Les membres du parti de Marine Le Pen savent, eux, qu’ils n’ont pas intérêt à assister à l’événement du patriarche. « S’ils y vont, c’est au risque d’être fusillés », plaisante à moitié un dirigeant. De fait, la menace d’une exclusion du FN plane en cas de manquement à la règle. « La consigne, c’est de choisir sa maison. Ceux qui iront à cette manifestation auront fait le choix de la frange la plus extrême de l’extrême droite, juge Steeve Briois, maire d’Hénin-Beaumont (Pas-de-Calais). On ne peut pas être au FN et aller au défilé de Le Pen. » Un avertissement qui résonne de manière particulière aux oreilles des députés européens Bruno Gollnisch et Marie-Christine Arnautu, partagés entre leur fidélité personnelle pour Jean-Marie Le Pen et celle qu’ils conservent à leur parti. Les deux élus n’ont pas encore fait savoir s’ils viendraient ou non écouter le discours de M. Le Pen, avant d’assister à celui de sa fille. « De toute façon, quoi que je fasse, je mécontente », relativise M. Gollnisch, qui s’est vu reprocher une lettre de soutien publique à Rivarol pour les 65 ans de l’hebdomadaire. Le privilège de l’ancienneté au sein du parti ne saurait protéger quiconque. « Il n’est pas question que des adhérents aillent à une manifestation qui nous est hostile. Cela vaut pour tout le monde. Je dirais même que plus on est gradé au sein du parti, plus ça vaut », prévient M. de Saint-Just. « Maintenant qu’ils ont coupé la tête du roi, ils peuvent couper les autres sans problème », veut croire un proche de Jean-Marie Le Pen.

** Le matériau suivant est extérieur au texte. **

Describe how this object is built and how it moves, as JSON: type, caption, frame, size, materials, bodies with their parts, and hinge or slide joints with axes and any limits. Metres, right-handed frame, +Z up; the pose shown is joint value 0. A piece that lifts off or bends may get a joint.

Cette posture de fermeté a en tout cas le don d’agacer l’ancien président du Front national. « S’il n’est pas possible de venir à mon événement en étant membre du FN, cela ouvre un chapitre nouveau de nos relations avec Marine Le Pen, menace M. Le Pen. Je vais sans doute prendre d’autres dispositions. » Dès lundi, un système d’adhésion à ses comités « Jeanne, au secours ! » sera ouvert. La nouvelle ne devrait pas perturber outre mesure les plans de sa fille. « Jean-Marie Le Pen représente un souvenir, et pas un avenir », assure un proche de la présidente du FN. Une sentence que le rendez-vous du 1er-Mai pourrait venir confirmer.